Joel Edgerton plays Brendan, and his charismatic turn here is every bit as good as his role at the head of the Cody clan in Animal Kingdom. He and his wife work three jobs to pay the bills, but thanks to the collapse in the housing market and medical bills from his daughter’s hospitalization, the bank is preparing to repossess the house. No refinancing is available since his mortgage is upside down, the banks got the bailout, and homeowners were informed they can get fucked. His story is that of our new middle class, driven by creeping desperation to shed increasing amounts of earning power, comfort, possessions, dignity, and hope for the future. When a teacher cannot support a family with salary alone, it is obvious that a society has lost its mind as well as any sense of priorities.

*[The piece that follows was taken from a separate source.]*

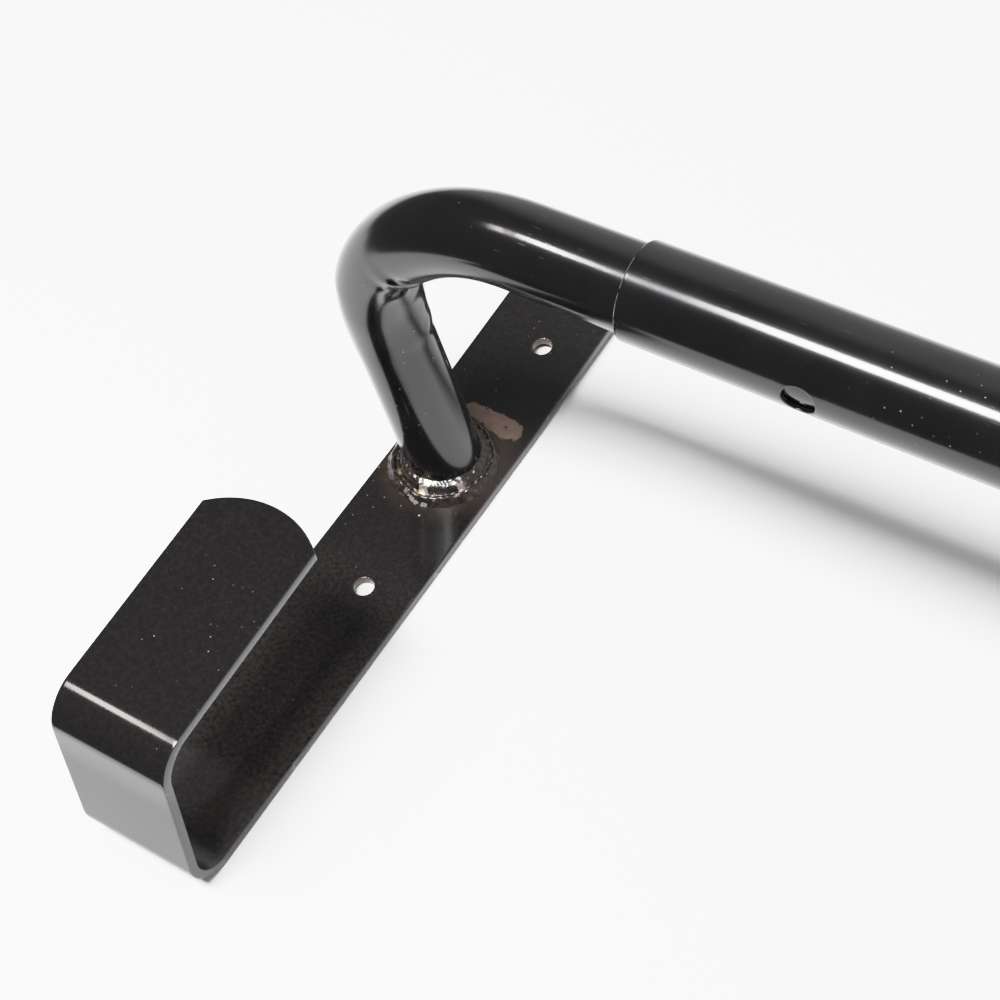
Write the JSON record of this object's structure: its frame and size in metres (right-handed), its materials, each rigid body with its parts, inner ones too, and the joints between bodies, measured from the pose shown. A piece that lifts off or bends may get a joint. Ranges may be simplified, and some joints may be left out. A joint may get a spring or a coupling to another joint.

He is compelled to fight amateurs in bars for change. Since he has nothing left to sell, then destroying himself for the pleasure of the audience is all he can offer. His wife has no choice but to hope he is not paralyzed or rendered retarded by a decisive punch to the face. Warrior is a movie for our time, and the wounded soul of a nation that is slowly losing all it has labored for while miring itself in regret and loss. Nick Nolte plays himself in a way, the father who is nearing 1000 days of sobriety, though his sons never allow him to forget that the damage has been done. He trains his son after being cautioned not to wallow in the past. His is a thankfully incomplete arc; those wounds shall never close, and every conversation between he and his sons are little more than a festering lack of silence.

Though there are familiar tropes present, they are not given the gravity such dramas generally provide. The father has found Jesus, though this is quickly made into a bizarre joke, as Tom dryly notes that when he left to take his mother into hiding, they hid so well from Nolte’s character that Jesus could not find her. Religion presumably found its beachhead in Nolte’s character as it often does – when everyone else on the planet hates them and a deity becomes a cheap sell. Tom was in the Marine Corps, and though he committed a heroic deed, he also went AWOL for reasons I will not explain. Service in the armed forces is a lazy shorthand in film implying heroic action when it may not necessarily be. Fortunately, Warrior dispenses with this as well. Tom does note that he cared about his brothers in the Corps, but he also abandoned them when his service became disillusioning.

Lastly, the use of sports films as a handy way to dramatize redemption is similarly discarded. By becoming champion, one becomes something more, life obtains worth, pride is what matters, etc. This is shortsighted at best, and through the years our collective audience has elevated sports to its own unearned greatness rather than simply entertainment. Warrior has no such illusions. Tom is looking to use the sport and the purse of a championship to further bury his blinding guilt and disperse his unfocused hatred for those around him. Brendan wants to protect his family. His coach tells him in the midst of one match “You don’t knock him out, you don’t have a home.” It should come as no surprise that the brothers face each other in the final, and the opportunity is taken to allow the bad blood between them to hemorrhage.

Sometimes catharsis is all that is necessary, and Warrior plays this conclusion out as well as could be imagined. The acting is first rate, with Tom Hardy further entrenching himself as one of the finest actors in the business, and Joel Edgerton impressing with a star-making role. The photography, the atmosphere, everything is ideal, with the exception of the MMA hype bullshit that annoys to no end. Maybe it is my seething hatred for sports announcers who either affect a Billy Mays impression or act like simpering vaginas when waxing poetic about the majesty of the sport when they are little more than remoras. I wanted an epilogue where they enter the ring to get beaten mercilessly with at least a fractured jaw or two, but you can’t have everything. Warrior manages the unlikely with a subtle and moving drama about a sport that is anything but.